Twenty years ago, the British far right was defined by small political groups like the British National Party and the National Front, who relied on membership fees and street activism to fund small-scale activity in the UK.

But the advent of online crowdfunding has enabled anyone with a reactionary view to build a fan base online for free, ask for donations and convert the money into unprecedented international reach.

That reach enables extremist ideas to be spread around the world, through slick social media operations and videos of the likes that inspired the terror attacks in Christchurch, Finsbury Park and Pittsburgh.

Tommy Robinson’s meteoric rise is one of the starkest examples of the funding shift. The English Defence League, which he co-founded in 2009, became notorious for its violent and provocative street protests but gained little international attention.

After Robinson left in 2013, he faded into obscurity until he started working as a “correspondent” for Canadian website Rebel Media.

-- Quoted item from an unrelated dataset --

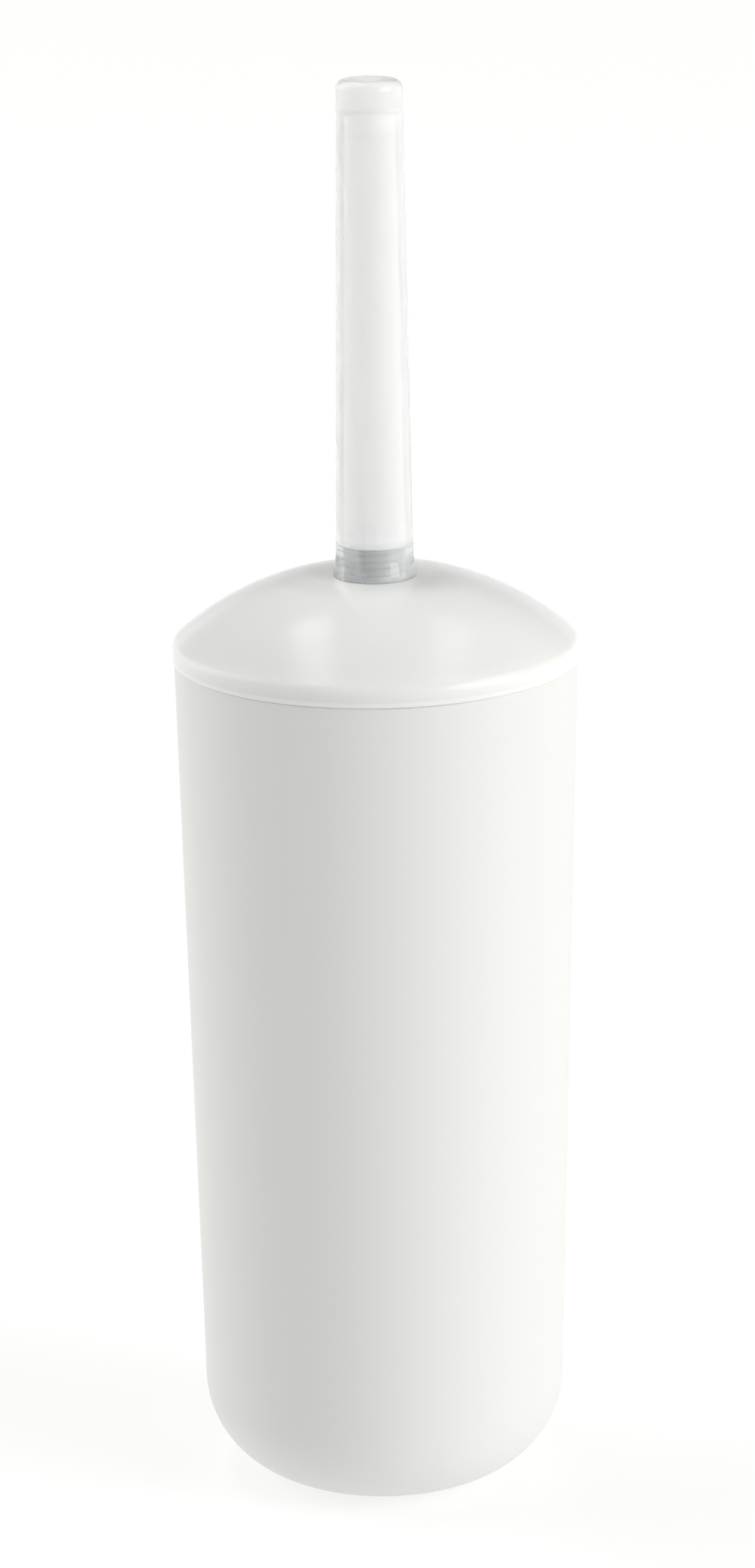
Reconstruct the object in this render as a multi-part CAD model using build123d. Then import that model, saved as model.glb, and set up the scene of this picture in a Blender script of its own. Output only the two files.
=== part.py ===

His post was part-funded by a “fellowship” from US tech billionaire Robert Shillman, and brought him new audiences in Canada, the US and English-speaking countries around the world.

When Robinson decided to go it alone as an “independent reporter” in early 2018, he started crowdfunding his work and was able to hire his own staff for filming and publicity.

By the time he was jailed in May last year, he had acquired fans including Donald Trump Jr, who condemned his imprisonment as more international backers threw money at Robinson’s cause.

One year on, Robinson has attempted to enter politics as a member of the European parliament and has vowed to continue attempting to “politicise” his supporter base.

Robinson was cited in a new report as among the figures demonstrating the dangers of “overlooking” international funding networks that are fuelling the modern far right.

Analysts at the Royal United Services Institute (Rusi) said the “extremist milieu – both on- and offline – on which extreme right-wing terrorism feeds” needs money to sustain itself.

Finsbury Park terror attack: One year on

Author Tom Keatinge said that the extreme right wing was openly benefiting from crowdfunding and “deep-pocketing donors across the ocean” in a way that would be unthinkable for Islamist groups.

“Finance plays an important role in enhancing the promotional activity of extreme right-wing groups, from creating propaganda to organising marches and events to maintaining websites supporting and promoting extremist literature and exchanges of ideas,” the report said.

“Senior law enforcement practitioners have suggested that non-violent extremism is often the first step in a process of radicalisation that ends in terrorism, which is why financial analysis into nonviolent extremism should not be overlooked.”